Sentimo-nos incapazes de romper com alguns valores profundamente arraigados e
tidos como essenciais pela cultura religiosa: a necessidade de punir as pessoas
consideradas pecadoras ou impuras; a sedução por uma religião que prioriza
ações espetaculares; a valorização absoluta da riqueza e do próprio bem-estar,
como se fosse sinal inequívoco da benção de Deus, mesmo quando conseguida às
custas da indiferença; e assim por diante.
Os apóstolos
percebem vivamente que necessitam da luz e da força da fé para superar esta
floresta de amoreiras que impedem a vida e a compaixão. Eles sabem que a fé não
é estéril, mas parecem ignorar que seus frutos não são necessariamente
espetaculares.
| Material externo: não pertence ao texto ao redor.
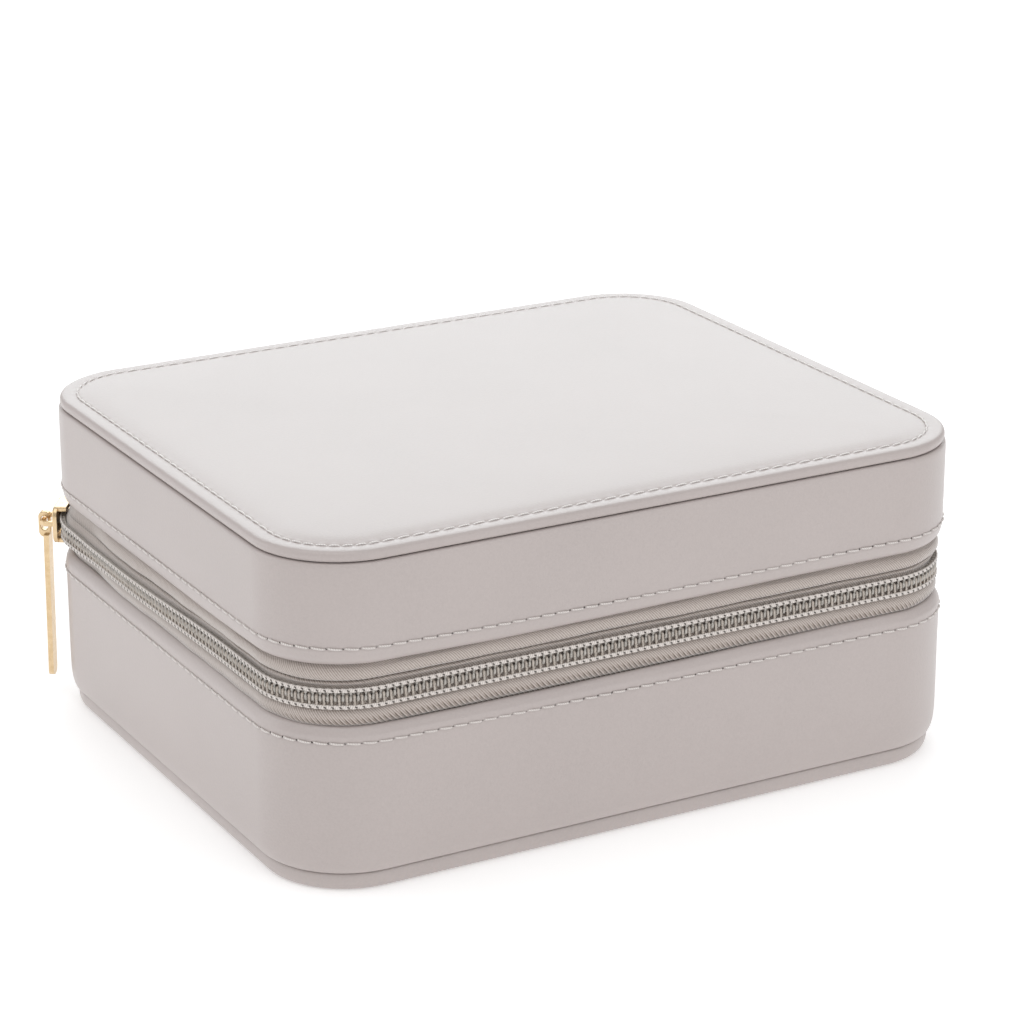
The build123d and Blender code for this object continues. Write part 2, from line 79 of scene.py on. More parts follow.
TOTAL = sum(s[0] for s in SEGS)


def path(s):
    """Arrays of the skeleton point and outward normal at distance s round the wall, from the middle of the back, leftwards."""
    s = np.mod(np.atleast_1d(np.asarray(s, float)), TOTAL)
    A, N = np.zeros((len(s), 2)), np.zeros((len(s), 2))
    start = 0.0
    for seg in SEGS:
        m = (s >= start - 1e-9) & (s <= start + seg[0] + 1e-9)
        u = s[m] - start
        if seg[1] == "l":
            A[m] = np.array(seg[2]) + u[:, None] * np.array(seg[3])
            N[m] = seg[4]
        else:
            a = seg[3] + u / R
            A[m] = seg[2]
            N[m] = np.stack([np.cos(a), np.sin(a)], 1)
        start += seg[0]
    return A, N


def at(s, inset, z):
    """Points (mm) at distance s, inset from the wall and height z."""
    A, N = path(s)
    inset, z = np.broadcast_to(inset, (len(A),)), np.broadcast_to(z, (len(A),))
    p = A + (R - inset)[:, None] * N
    return np.column_stack([p, z])


def columns(step=1):
    """Distances of the columns all round, evenly spaced on each side."""
    long, short = 2 * HX + ARC, 2 * HY + ARC
    out, s0 = [], 0.0
    for length, n in ((long / 2, NX // 2), (short, NY), (long, NX), (short, NY), (long / 2, NX // 2)):
        out += [s0 + length * k / n for k in range(n)]
        s0 += length
    return np.array(out[::step])


ALL = columns()
STITCH_S = ALL[::PER_STITCH]
S_CORNER = HX                                   # where the back left corner starts
def s_at_phi(p):
    """Distance at angle p (degrees) from the left wall's normal, on the back left corner."""
    return S_CORNER + ARC - math.radians(p) * R
S_SLIDER = s_at_phi(34)


# ------------------------------------------------------------------ mesh helpers
def new_mesh(name, verts, faces, mats, pv=None, smooth=True, index=None):
    me = bpy.data.meshes.new(name)
    me.from_pydata([tuple(v) for v in np.asarray(verts) * MM], [], [tuple(int(i) for i in f) for f in faces])
    if pv is not None:
        at_ = me.attributes.new("pv", "FLOAT_VECTOR", "POINT")
        at_.data.foreach_set("vector", np.asarray(pv, np.float32).ravel())
    for m in mats:
        me.materials.append(m)
    if index is not None:
        me.polygons.foreach_set("material_index", np.asarray(index, np.int32))
    me.update()
    if smooth:
        me.polygons.foreach_set("use_smooth", [True] * len(me.polygons))
    o = bpy.data.objects.new(name, me)
    bpy.context.scene.collection.objects.link(o)
    return o


def chaikin(p, rounds=2, closed=False):
    p = np.asarray(p, float)
    for _ in range(rounds):
        if closed:
            q = np.roll(p, -1, 0)
            p = np.stack([0.75 * p + 0.25 * q, 0.25 * p + 0.75 * q], 1).reshape(-1, 2)
        else:
            a, b = p[:-1], p[1:]
            mid = np.stack([0.75 * a + 0.25 * b, 0.25 * a + 0.75 * b], 1).reshape(-1, 2)
            p = np.vstack([p[:1], mid[1:-1], p[-1:]])
    return p


def sweep(name, s, profile, mats, closed_path=True, closed_profile=True, shift=None, pv=False):
    """A wall made by taking the profile, points of (inset, z), round the distances s."""
    prof = np.asarray(profile, float)
    n, k = len(s), len(prof)
    A, N = path(s)
    inset = np.repeat(prof[None, :, 0], n, 0)
    z = np.repeat(prof[None, :, 1], n, 0)
    if shift is not None:
        di, dz = shift(s[:, None], inset, z)
        inset, z = inset + di, z + dz
    xy = A[:, None, :] + (R - inset)[:, :, None] * N[:, None, :]
    verts = np.concatenate([xy, z[:, :, None]], 2).reshape(-1, 3)
    i = np.arange(n if closed_path else n - 1)
    j = np.arange(k if closed_profile else k - 1)
    I, J = np.meshgrid(i, j, indexing="ij")
    I2, J2 = (I + 1) % n, (J + 1) % k
    faces = np.stack([I * k + J, I2 * k + J, I2 * k + J2, I * k + J2], 2).reshape(-1, 4).tolist()
    if not closed_path and closed_profile:
        faces.append(list(range(k))[::-1])
        faces.append([(n - 1) * k + q for q in range(k)])
    coords = None
    if pv:
        v = np.concatenate([[0], np.cumsum(np.hypot(*np.diff(prof, axis=0).T))])
        coords = np.stack([np.repeat(s[:, None], k, 1), np.repeat(v[None], n, 0), np.zeros((n, k))], 2).reshape(-1, 3)
    return new_mesh(name, verts, faces, mats, coords)


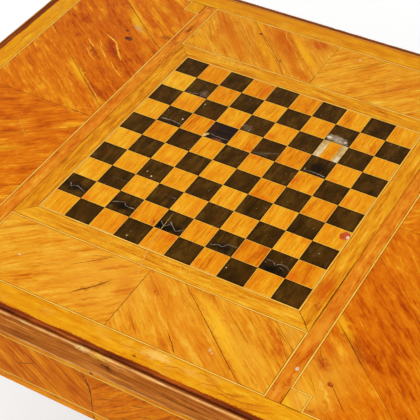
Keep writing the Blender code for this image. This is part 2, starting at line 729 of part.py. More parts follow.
def drawer(hand, turn):
    """A dovetailed drawer on its slide: the front laps the sides, and the bottom runs in grooves."""
    spot = Matrix.Rotation(turn, 3, "Z") @ Vector((DRAWER_MIDDLE, 0, FLOOR_TOP))
    slide = slide_empty(f"drawer_{hand}_slide", spot, turn)
    half = DRAWER_HALF
    face = -FRIEZE[1]
    name = f"drawer_{hand}"
    front_high = (half, face + DRAWER_FRONT, DRAWER_HEIGHT - DRAWER_CLEARANCE)
    front = board(f"{name}_front", (-half, face, SEAT_GAP), front_high, "tulipwood", carrier=slide)
    back_face = face + DRAWER_LENGTH
    back_low = (-half, back_face - DRAWER_BACK, PANEL_TOP + SEAT_GAP)
    back_high = (half, back_face, SIDE_BOTTOM + DRAWER_SIDE_HEIGHT)
    back = board(f"{name}_back", back_low, back_high, "carcase_oak", carrier=slide)
    panel_half = half - DRAWER_SIDE + DRAWER_GROOVE
    panel_low = (-panel_half, face + DRAWER_FRONT - DRAWER_GROOVE, PANEL_TOP - DRAWER_BOTTOM)
    panel_high = (panel_half, back_face, PANEL_TOP)
    board(f"{name}_bottom", panel_low, panel_high, "carcase_oak", carrier=slide)
    groove_low = [value - SEAT_GAP for value in panel_low]
    groove_high = (panel_half + SEAT_GAP, back_face + OVERRUN, PANEL_TOP + SEAT_GAP)
    groove = box_cutter(f"{name}_groove", groove_low, groove_high, carrier=slide)
    cut(front, groove)
    for label, way in (("left", -1), ("right", 1)):
        x = way * (half - DRAWER_SIDE / 2)
        mesh = outline_mesh(f"{name}_side_{label}", [drawer_side_outline()], DRAWER_SIDE)
        side = place(f"{name}_side_{label}", upright(mesh, x), "carcase_oak", carrier=slide)
        cut(side, groove)
        socket_x = way * (half - DRAWER_SIDE / 2 + OVERRUN / 2 - SEAT_GAP / 2)
        for number, middle in enumerate(tail_heights()):
            for joined, root, tip in ((front, SIDE_START, DOVETAIL_LAP), (back, SIDE_END, DRAWER_LENGTH)):
                socket_name = f"{joined.name}_socket_{label}_{number}"
                outline = tail(middle, root, tip, SEAT_GAP)
                socket = outline_mesh(socket_name, [outline], DRAWER_SIDE + OVERRUN + SEAT_GAP)
                cut(joined, cutter(socket_name, upright(socket, socket_x), carrier=slide))
    knob(name, front, slide)


def knob(name, front, slide):
    """A turned brass knob with a round plate, its shank driven into a hole in the drawer front."""
    ball = KNOB_PLATE_HEIGHT + KNOB_NECK_HEIGHT + KNOB_RADIUS
    start = -math.acos(KNOB_NECK_RADIUS / KNOB_RADIUS)
    profile = [(0, -KNOB_SHANK_LENGTH), (KNOB_SHANK_RADIUS, -KNOB_SHANK_LENGTH), (KNOB_SHANK_RADIUS, SEAT_GAP),
               (KNOB_PLATE_RADIUS, SEAT_GAP), (KNOB_PLATE_RADIUS, KNOB_PLATE_HEIGHT / 2)]
    profile += [(KNOB_NECK_RADIUS, KNOB_PLATE_HEIGHT)]
    for step in range(2 * ARC_STEPS + 1):
        angle = start + (math.pi / 2 - start) * step / (2 * ARC_STEPS)
        profile.append((max(0, KNOB_RADIUS * math.cos(angle)), ball + KNOB_RADIUS * math.sin(angle)))
    profile[-1] = (0, profile[-1][1])
    mesh = bpy.data.meshes.new(f"{name}_knob")
    points = [(radius, 0, height) for radius, height in reversed(profile)]
    mesh.from_pydata(points, [(i, i + 1) for i in range(len(points) - 1)], [])
    level = SEAT_GAP + (DRAWER_HEIGHT - DRAWER_CLEARANCE) / 2
    obj = place(f"{name}_knob", mesh, "brass", (0, -FRIEZE[1], level), carrier=slide)
    obj.rotation_euler.x = math.pi / 2
    screw = obj.modifiers.new("turning", "SCREW")
    screw.steps = screw.render_steps = TURNING_STEPS
    screw.use_merge_vertices = True
    screw.merge_threshold = MERGE
    hole_mesh = bpy.data.meshes.new(f"{name}_knob_hole")
    shape = bmesh.new()
    radius = (KNOB_SHANK_RADIUS + SEAT_GAP)
    depth = KNOB_SHANK_LENGTH + SEAT_GAP + OVERRUN
    bmesh.ops.create_cone(shape, cap_ends=True, segments=TURNING_STEPS, radius1=radius, radius2=radius, depth=depth)
    shape.to_mesh(hole_mesh)
    shape.free()
    middle_y = -FRIEZE[1] + KNOB_SHANK_LENGTH + SEAT_GAP - depth / 2
    hole = cutter(f"{name}_knob_hole", hole_mesh, (0, middle_y, level), carrier=slide)
    hole.rotation_euler.x = math.pi / 2
    cut(front, hole)


def drawer_openings(rails):
    """The holes in the long rails that the drawers slide through."""
    for side, turn in (("front", 0.0), ("back", math.pi)):
        low = (OPENING_NEAR, -FRIEZE[1] - OVERRUN, FLOOR_TOP)
        high = (OPENING_FAR, -RAIL_INSIDE[1] + OVERRUN, FLOOR_TOP + DRAWER_HEIGHT)
        cut(rails[side], box_cutter(f"drawer_opening_{side}", low, high, turn))


top_core()
top_lippings()
chequer_board()
board_surround()
field_panels()
border_band()
rim()
RAILS = rails_and_legs()
case_floor(RAILS)
well(RAILS)
decks(RAILS)
drawer_openings(RAILS)
drawer("right", 0.0)
drawer("left", math.pi)
bpy.context.view_layer.update()
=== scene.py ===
# The looks of a games table: its veneers, lines, wear and brass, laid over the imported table.
import json
import math
import random
from collections import namedtuple

import bmesh
import bpy
from mathutils import Matrix, Vector, noise

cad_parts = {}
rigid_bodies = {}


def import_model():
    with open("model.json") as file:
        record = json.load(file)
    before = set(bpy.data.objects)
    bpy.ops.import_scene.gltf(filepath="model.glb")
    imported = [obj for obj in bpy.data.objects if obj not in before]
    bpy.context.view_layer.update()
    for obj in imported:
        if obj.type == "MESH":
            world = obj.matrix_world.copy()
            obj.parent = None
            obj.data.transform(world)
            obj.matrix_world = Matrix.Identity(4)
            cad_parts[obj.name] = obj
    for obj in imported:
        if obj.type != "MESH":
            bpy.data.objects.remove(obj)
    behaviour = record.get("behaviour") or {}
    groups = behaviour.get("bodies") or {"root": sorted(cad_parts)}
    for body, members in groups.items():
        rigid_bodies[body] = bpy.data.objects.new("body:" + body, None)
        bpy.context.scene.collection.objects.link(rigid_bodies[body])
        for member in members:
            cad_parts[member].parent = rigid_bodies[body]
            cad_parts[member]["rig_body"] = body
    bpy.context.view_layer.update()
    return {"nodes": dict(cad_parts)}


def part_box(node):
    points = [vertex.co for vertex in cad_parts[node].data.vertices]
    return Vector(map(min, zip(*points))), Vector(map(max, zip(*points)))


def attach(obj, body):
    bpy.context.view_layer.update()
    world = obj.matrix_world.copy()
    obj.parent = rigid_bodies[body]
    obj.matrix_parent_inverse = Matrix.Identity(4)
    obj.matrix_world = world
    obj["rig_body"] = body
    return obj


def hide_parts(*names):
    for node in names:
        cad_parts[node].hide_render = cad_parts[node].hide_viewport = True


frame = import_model()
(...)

Trata-se da irresistível atração pelas coisas grandiosas e que
ainda hoje leva tantos irmãos e irmãs a lerem a metáfora usada por Jesus de
forma literal. É triste assistir à multiplicação de pretensos milagres em templos,
estádios e praças, com transmissão ao vivo...
O que chama a
atenção na resposta de Jesus não é o apelo a uma fé prodigiosa e espetacular,
mas a necessidade de uma fé mínima. “Se tivésseis fé, mesmo pequena como um
grão de mostarda...” O próprio Jesus sempre evitou recorrer a ações miraculosas
para ser fazer ouvido e aceito. Ele tinha consciência de que a fé não procede
do milagre, mas o precede. É a fé que nos leva a ver maravilhas, e não as ações
maravilhosas que despertam a fé. As ações de Jesus que chamamos de milagres são
respostas compassivas do socorro de Deus em favor de quem não tem com quem
contar.
O fruto da fé se
mostra substancialmente na descoberta da própria dignidade socialmente negada e
no olhar que reconhece os seres humanos e todas criaturas como parceiras e
irmãs. O Vaticano II diz que a fé tem força crítica e dinamismo libertador,
pois “ilumina com sua luz tudo que existe e manifesta o propósito divino a
respeito da plena vocação humana, orientando assim o espírito para as
verdadeiras soluções” (GS 11). Mesmo parecendo pequena, desprezível e frágil
como semente de mostarda, ela tem força para jogar no fundo do mar as
estruturas poderosas e opressoras simbolizadas pela amoreira.
Mas para que isso
aconteça, é preciso ser capaz de romper com a lógica do poder. Nesta
perspectiva, Paulo lembra a Timóteo a fé sincera que recebeu da sua avó Loide e
da sua mãe Eunice, e pede-lhe que conserve esse dom sempre vivo e ativo. A fé
gosta de vir acompanhada pela fortaleza, pelo amor e pela sobriedade. Como
Paulo e Timóteo, os verdadeiros missionários não conhecem a vergonha, nem
diante de Jesus Cristo, nem diante da perseguição ou do escárnio que sofrem
aqueles que levam adiante seu projeto. Como o caso daqueles que, desavergonhadamente,
se opõem ao Sínodo da Amazônia.A ação missionária
da Igreja é sempre frutuosa, mas ao modo do grão de mostarda. O trabalho
generoso dos missionários, quando brota do ventre da compaixão e da
misericórdia, jamais será estéril. Aqueles que agem como filhos de Deus, livres
e libertadores, generosos e solidários, duplamente apaixonados por Deus e pela
humanidade, nunca serão pessoas inúteis. Talvez seja exatamente isso o que os
missionários têm a oferecer ao mundo em nome dos cristãos: uma fé capaz de romper
com todos os dinamismos de isolamento e de dominação; um amor capaz de
reestabelecer a dignidade de quem a tem negada; uma ação que articula a fé com
a defesa da integridade da criação, que considera que tudo está interligado.
É a ti que nos
dirigimos, Deus Pai e Mãe, neste primeiro domingo do Mês Missionário
Extraordinário. Dá-nos uma fé capaz de construir pontes com os demais homens e
mulheres e de impedir a tentação do isolamento. Faz com que o encontro com o
teu Filho e nosso Irmão nos torne autênticos discípulos, destemidos apóstolos e
eloquentes testemunhas no serviço solidário e gratuito aos mais pobres. Vem em
nosso auxilio para que nossa fé, mesmo sendo pequena como semente de mostarda,
seja ativa, remova as amoreiras da injustiça social e da depredação das
natureza, e dinamize a presença dos cristãos no mundo. Assim seja! Amém!